J’entends une respiration lourde, un sanglot étouffé. Je cherche des yeux d’où ce son provient et finit par remarquer un pied d’un chêne une silhouette en boule. J’essaie de m’approcher, mais un grognement résonne. J’aimerais aller voir de plus près et venir en aide à ce qu’il se trouve là, à quelques mètres de moi. Mais les rayons de la lune m’en empêchent. Ils font barrières alors je décide de m’asseoir dans l’herbe humide. Peut-être que ce qui me fait face bougera. Mais rien ne se passe si ce n’est cette respiration qui ne cesse de s’alourdir comme l’air autour de nous. Je commence à transpirer, puis arrive la suffocation semblable à un étau qui se resserre sur ma gorge. Les larmes me montent aux yeux tandis que je remarque que les rayons de la lune s'éloignent et ne m'offrent plus leur précieuse protection. Et ce qui se trouve face à moi remue, mais la seule chose que j’aperçois à travers mes yeux larmoyants, c’est un regard rempli de trahison qui me percute de plein fouet.

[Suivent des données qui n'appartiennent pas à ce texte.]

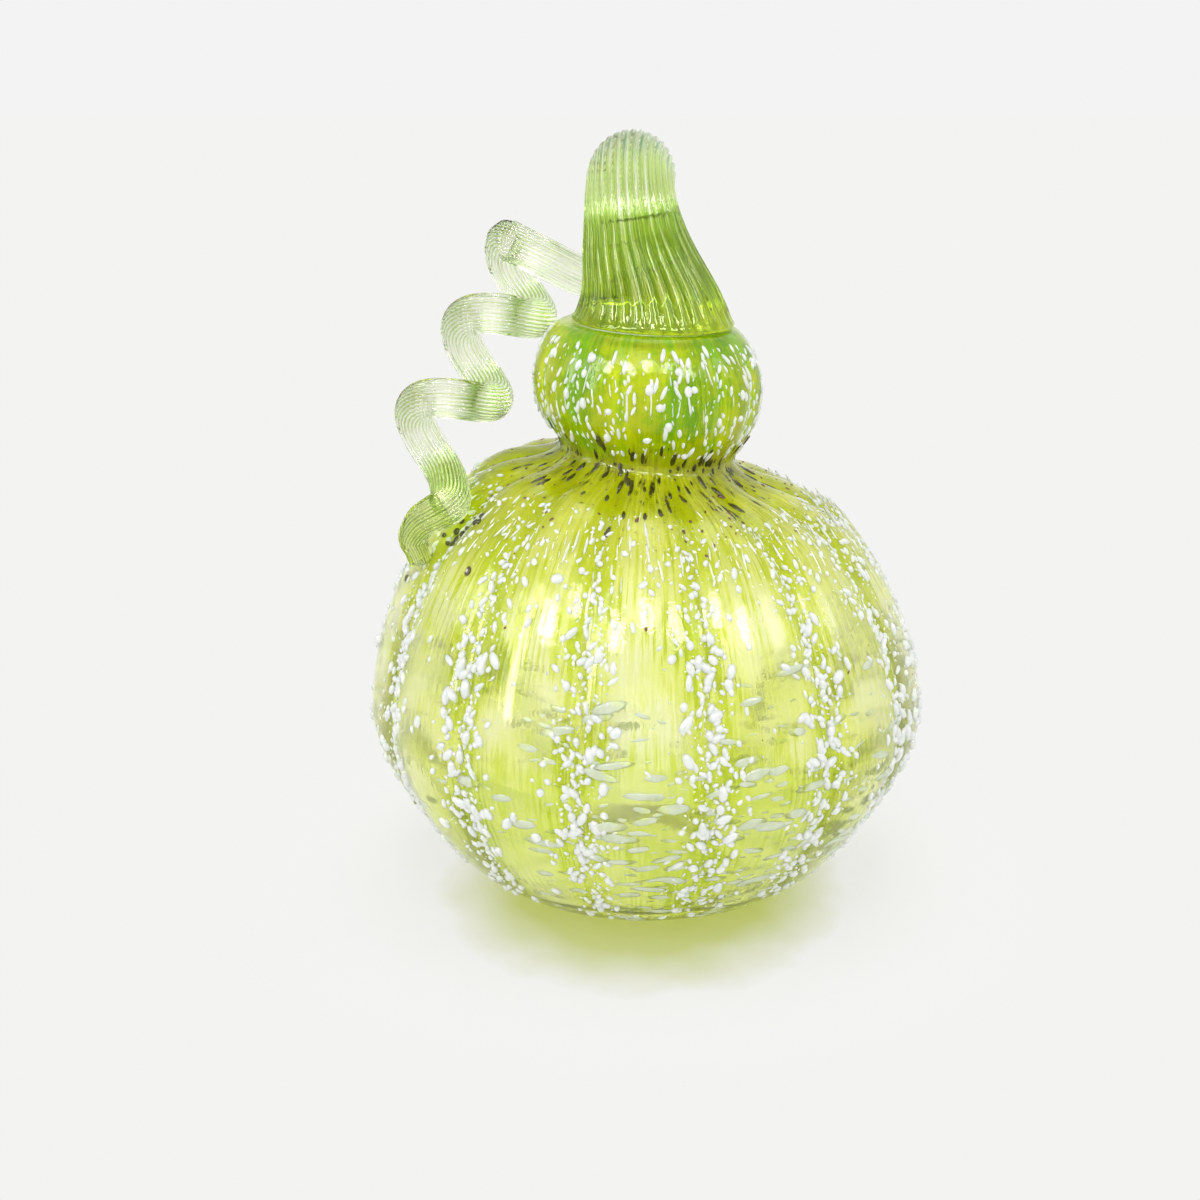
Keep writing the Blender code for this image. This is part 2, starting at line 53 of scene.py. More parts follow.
# How far the outside runs on in its own direction at those places
FOOT_SWELL = 0.0135
LOWER_FLANK = 0.0110
LOWER_CROWN = 0.0190
SHOULDER_RUN = 0.0210
SHOULDER_FALL = math.radians(12.0)
WAIST_FILLET = 0.0040
WAIST_FLANK = 0.0015
WAIST_RISE = 0.0030
UPPER_FLANK = 0.0085
UPPER_CROWN = 0.0070
NECK_RUN = 0.0014
OUTLINE_STEPS = 80

WALL = 0.0030
FLOOR_WALL = 0.0050
MOUTH_RADIUS = 0.0085
PONTIL_RADIUS = 0.0105
PONTIL_DEPTH = 0.0008
PONTIL_EDGE = (0.0006, 0.0002)  # the worn edge round the pontil mark, across and deep
PONTIL_MIDDLE = 0.003
DISH_RADIUS = 0.0074
DISH_DEPTH = 0.0006
DISH_EDGE = (0.001, 0.8)  # this far beyond the dish, at this share of its depth

# Optic lobes pressed in by the ribbed mould, and their depth at each of the places above
LOBES = 14
LOBE_SHARPNESS = 0.70
LOBE_DEPTHS = (0.0, 0.0021, 0.0021, 0.0004, 0.0009, 0.0)
INNER_LOBE_SHARE = 0.45
INNER_CREASE = 0.4  # how deep the crease's colour is on the inside of the bubble
# The soft glass sank to its right: where its slope changes, and the slope there
LEAN_HEIGHTS = (LOWER[1], 0.0800, SHOULDER[1], UPPER[1])
LEAN_SLOPES = (0.0, 0.040, 0.115, 0.047)

LOBE_SIDES = 16
BULB_SIDES = LOBE_SIDES * LOBES
OUTER_RINGS = 190
INNER_RINGS = 90
PROBE = (0.001, 0.0004)  # how far out of the skin and along it its directions are read
FLOW_RADIUS = 0.06  # the streaks are read on a tube of this radius, so that they run up the bulb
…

Je me sens secouée, et lorsqu’une douleur fulgurante vient se heurter à ma joue, je quitte ce décor sinistre pour entendre des hurlements.

— Réveille-toi Cora ! Bon sang réveille-toi ! sanglote ma mère.

Lorsque je réalise que je suis dans ma chambre, j’inspire tout l’air possible comme si je sortais la tête de l’eau après une longue apnée.

— Oh par Helgener, tu respires enfin ! soupire-t-elle de soulagement.

— Maman ? questionné-je difficilement.

— J’ai eu si peur ! J’ai entendu du bruit et… et… Quand je suis entrée ! Mais par Helgener, tu n’as rien !

Les bras fins de ma mère m’étouffent contre elle, mais à cet instant ce n’est pas le plus important. Je suis heureuse de sentir sa présence réconfortante à mes côtés. Mais je sais que ce sera de courte durée. J’inspire et expire profondément, pour calmer le rythme effréné de mon cœur. Mais je suis incapable de ralentir celui de mon cerveau qui m’oblige à me remémorer ce rêve troublant. Et petit à petit, le message crypté se délie. Et je sais que quelque chose a été brisé et que j’ai perdu.